# EXERCISE TASK
Starting at the line containing "wall.use_rim = True", please quote every line up to and including the line containing "obj.matrix_parent_inverse = Matrix.Identity(4)", exactly, and nothing beyond.

::: INFORMATION SUPPLIED :::

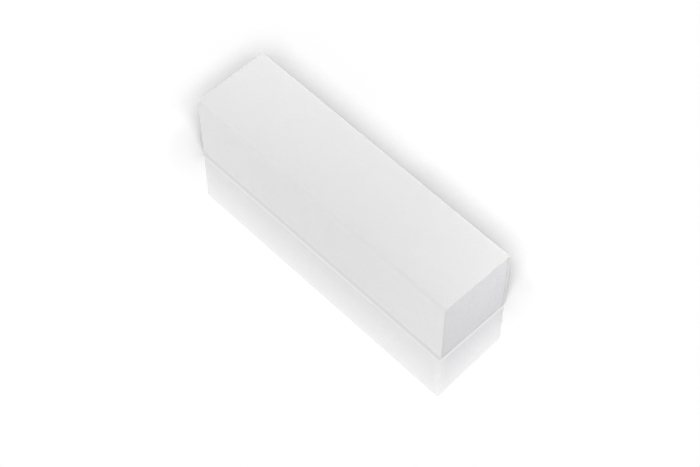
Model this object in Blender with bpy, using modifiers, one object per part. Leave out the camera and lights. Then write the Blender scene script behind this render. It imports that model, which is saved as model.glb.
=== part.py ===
"""White nail buffer block, lying on one of its long sides.

A bar of closed-cell foam is wrapped in one sheet of coated abrasive paper, whose two edges meet in a
butt seam on the underside, and is then cut to length, so both ends show the foam. From the inside out it
is made of the foam core, the adhesive film, the backing paper and the grit coat.

X runs along the block, Y across it from front to back, and Z up. The origin is the middle of the underside.
"""

import math

import bmesh
import bpy
from mathutils import Matrix, Vector

MM = 0.001

# The finished block, over the grit
BLOCK_LENGTH = 95.0 * MM
BLOCK_WIDTH = 25.0 * MM
BLOCK_HEIGHT = 25.0 * MM

# The long edges of the foam, round which the sheet is bent
FOAM_EDGE_RADIUS = 0.5 * MM

# The layers of the wrap, from the outside in, and the clear space that each keeps to the next
GRIT_THICKNESS = 0.2 * MM
PAPER_THICKNESS = 0.2 * MM
FILM_THICKNESS = 0.1 * MM
LAYER_CLEARANCE = 0.1 * MM

# The butt seam on the underside: the slit between the sheet's two edges, and its middle's distance
# from the back face
SEAM_GAP = 0.3 * MM
SEAM_FROM_BACK = 5.0 * MM

# Cut foam draws back a little behind the paper's cut edge
FOAM_RECESS = 0.3 * MM

# Facets of each rounded long edge
EDGE_SEGMENTS = 10

# How deep each layer's outer face lies below the outside of the block
GRIT_DEPTH = 0.0
PAPER_DEPTH = GRIT_DEPTH + GRIT_THICKNESS + LAYER_CLEARANCE
FILM_DEPTH = PAPER_DEPTH + PAPER_THICKNESS + LAYER_CLEARANCE
FOAM_DEPTH = FILM_DEPTH + FILM_THICKNESS + LAYER_CLEARANCE

# The finished block's long edges, over the grit
EDGE_RADIUS = FOAM_EDGE_RADIUS + FOAM_DEPTH

# A face counts as flat to a direction within the first angle, and an edge is shaded sharp past the second
FLAT_ANGLE = math.radians(0.5)
SHARP_ANGLE = math.radians(30)

LENGTHWAYS = Vector((1, 0, 0))
BACKWARDS = Vector((0, 1, 0))
UPWARDS = Vector((0, 0, 1))


def clear_scene():
    for obj in list(bpy.data.objects):
        bpy.data.objects.remove(obj, do_unlink=True)


def make_material(name, colour, roughness):
    material = bpy.data.materials.new(name)
    material.use_nodes = True
    shader = material.node_tree.nodes["Principled BSDF"]
    shader.inputs["Base Color"].default_value = (*colour, 1.0)
    shader.inputs["Roughness"].default_value = roughness
    shader.inputs["Metallic"].default_value = 0.0
    material.diffuse_color = (*colour, 1.0)
    return material


def faces_towards(bar, direction):
    return [face for face in bar.faces if face.normal.angle(direction) < FLAT_ANGLE]


def rounded_bar(length, depth):
    """A bar whose sides lie this depth below the block's, its long edges rounded about the foam's centres."""
    bar = bmesh.new()
    sides = (length, BLOCK_WIDTH - 2 * depth, BLOCK_HEIGHT - 2 * depth)
    bmesh.ops.create_cube(bar, size=1, matrix=Matrix.Diagonal((*sides, 1)))
    long_edges = [edge for edge in bar.edges if edge.verts[0].co.x * edge.verts[1].co.x < 0]
    bmesh.ops.bevel(
        bar,
        geom=long_edges,
        offset=EDGE_RADIUS - depth,
        offset_type="OFFSET",
        segments=EDGE_SEGMENTS,
        profile=0.5,
        affect="EDGES",
    )
    bar.normal_update()
    return bar


def open_ends(bar):
    end_faces = faces_towards(bar, LENGTHWAYS) + faces_towards(bar, -LENGTHWAYS)
    bmesh.ops.delete(bar, geom=end_faces, context="FACES_ONLY")


def slit_seam(bar):
    """Cuts the strip between the sheet's two edges out of the underside."""
    seam_y = BLOCK_WIDTH / 2 - SEAM_FROM_BACK
    for edge_y in (seam_y - SEAM_GAP / 2, seam_y + SEAM_GAP / 2):
        underside = faces_towards(bar, -UPWARDS)
        corners_and_edges = {part for face in underside for part in (*face.verts, *face.edges)}
        bmesh.ops.bisect_plane(
            bar,
            geom=[*underside, *corners_and_edges],
            plane_co=BACKWARDS * edge_y,
            plane_no=BACKWARDS,
        )
    strip = [
        face
        for face in faces_towards(bar, -UPWARDS)
        if abs(face.calc_center_median().y - seam_y) < SEAM_GAP / 2
    ]
    bmesh.ops.delete(bar, geom=strip, context="FACES")


def place(name, bar, material, collection, block):
    """Makes the bar an object, half the block's height above the origin."""
    mesh = bpy.data.meshes.new(name)
    bar.to_mesh(mesh)
    bar.free()
    mesh.materials.append(material)
    mesh.shade_smooth()
    mesh.set_sharp_from_angle(angle=SHARP_ANGLE)
    obj = bpy.data.objects.new(name, mesh)
    collection.objects.link(obj)
    obj.parent = block
    obj.location = UPWARDS * BLOCK_HEIGHT / 2
    return obj


def make_core(collection, block):
    """The closed-cell foam bar, cut square at both ends."""
    foam = make_material("foam", (0.80, 0.80, 0.83), 0.9)
    bar = rounded_bar(BLOCK_LENGTH - 2 * FOAM_RECESS, FOAM_DEPTH)
    place("foam_core", bar, foam, collection, block)


def make_layer(name, depth, thickness, material, collection, block):
    """One layer of the wrap: a sleeve that is open at both ends and along the seam."""
    bar = rounded_bar(BLOCK_LENGTH, depth)
    open_ends(bar)
    slit_seam(bar)
    layer = place(name, bar, material, collection, block)
    wall = layer.modifiers.new("wall", "SOLIDIFY")
    wall.thickness = thickness
    wall.offset = -1
    wall.use_even_offset = True
    wall.use_rim = True


def make_wrap(collection, block):
    """The sheet, laid on from the adhesive outwards."""
    adhesive = make_material("adhesive", (0.85, 0.84, 0.78), 0.35)
    make_layer("adhesive_film", FILM_DEPTH, FILM_THICKNESS, adhesive, collection, block)
    paper = make_material("paper", (0.82, 0.81, 0.78), 0.85)
    make_layer("backing_paper", PAPER_DEPTH, PAPER_THICKNESS, paper, collection, block)
    grit = make_material("grit", (0.86, 0.86, 0.86), 0.75)
    make_layer("grit_coat", GRIT_DEPTH, GRIT_THICKNESS, grit, collection, block)


def main():
    clear_scene()
    collection = bpy.data.collections.new("nail_buffer")
    bpy.context.scene.collection.children.link(collection)
    block = bpy.data.objects.new("block", None)
    collection.objects.link(block)
    make_core(collection, block)
    make_wrap(collection, block)


main()
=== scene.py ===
import math

import bmesh
import bpy
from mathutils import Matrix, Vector


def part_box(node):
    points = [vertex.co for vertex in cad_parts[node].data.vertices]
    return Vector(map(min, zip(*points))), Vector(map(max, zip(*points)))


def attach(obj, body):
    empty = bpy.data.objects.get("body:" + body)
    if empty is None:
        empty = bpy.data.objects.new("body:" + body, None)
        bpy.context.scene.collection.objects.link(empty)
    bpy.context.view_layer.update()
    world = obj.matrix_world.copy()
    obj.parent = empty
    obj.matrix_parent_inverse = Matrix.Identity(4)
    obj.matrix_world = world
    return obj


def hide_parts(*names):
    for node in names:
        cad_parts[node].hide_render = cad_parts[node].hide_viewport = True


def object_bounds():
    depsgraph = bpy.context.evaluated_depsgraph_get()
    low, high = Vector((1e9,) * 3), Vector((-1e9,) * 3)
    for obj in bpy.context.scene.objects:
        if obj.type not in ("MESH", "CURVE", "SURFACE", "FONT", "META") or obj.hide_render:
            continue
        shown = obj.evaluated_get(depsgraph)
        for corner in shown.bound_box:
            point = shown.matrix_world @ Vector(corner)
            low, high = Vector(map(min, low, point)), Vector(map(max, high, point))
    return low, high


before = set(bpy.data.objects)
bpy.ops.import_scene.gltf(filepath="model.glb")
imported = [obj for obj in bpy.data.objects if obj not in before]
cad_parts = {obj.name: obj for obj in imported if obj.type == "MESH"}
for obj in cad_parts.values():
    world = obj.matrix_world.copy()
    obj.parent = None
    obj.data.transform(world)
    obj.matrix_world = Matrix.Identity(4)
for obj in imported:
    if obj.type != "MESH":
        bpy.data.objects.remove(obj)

cad_low, cad_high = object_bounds()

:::

# OUTPUT
    wall.use_rim = True


def make_wrap(collection, block):
    """The sheet, laid on from the adhesive outwards."""
    adhesive = make_material("adhesive", (0.85, 0.84, 0.78), 0.35)
    make_layer("adhesive_film", FILM_DEPTH, FILM_THICKNESS, adhesive, collection, block)
    paper = make_material("paper", (0.82, 0.81, 0.78), 0.85)
    make_layer("backing_paper", PAPER_DEPTH, PAPER_THICKNESS, paper, collection, block)
    grit = make_material("grit", (0.86, 0.86, 0.86), 0.75)
    make_layer("grit_coat", GRIT_DEPTH, GRIT_THICKNESS, grit, collection, block)


def main():
    clear_scene()
    collection = bpy.data.collections.new("nail_buffer")
    bpy.context.scene.collection.children.link(collection)
    block = bpy.data.objects.new("block", None)
    collection.objects.link(block)
    make_core(collection, block)
    make_wrap(collection, block)


main()
=== scene.py ===
import math

import bmesh
import bpy
from mathutils import Matrix, Vector


def part_box(node):
    points = [vertex.co for vertex in cad_parts[node].data.vertices]
    return Vector(map(min, zip(*points))), Vector(map(max, zip(*points)))


def attach(obj, body):
    empty = bpy.data.objects.get("body:" + body)
    if empty is None:
        empty = bpy.data.objects.new("body:" + body, None)
        bpy.context.scene.collection.objects.link(empty)
    bpy.context.view_layer.update()
    world = obj.matrix_world.copy()
    obj.parent = empty
    obj.matrix_parent_inverse = Matrix.Identity(4)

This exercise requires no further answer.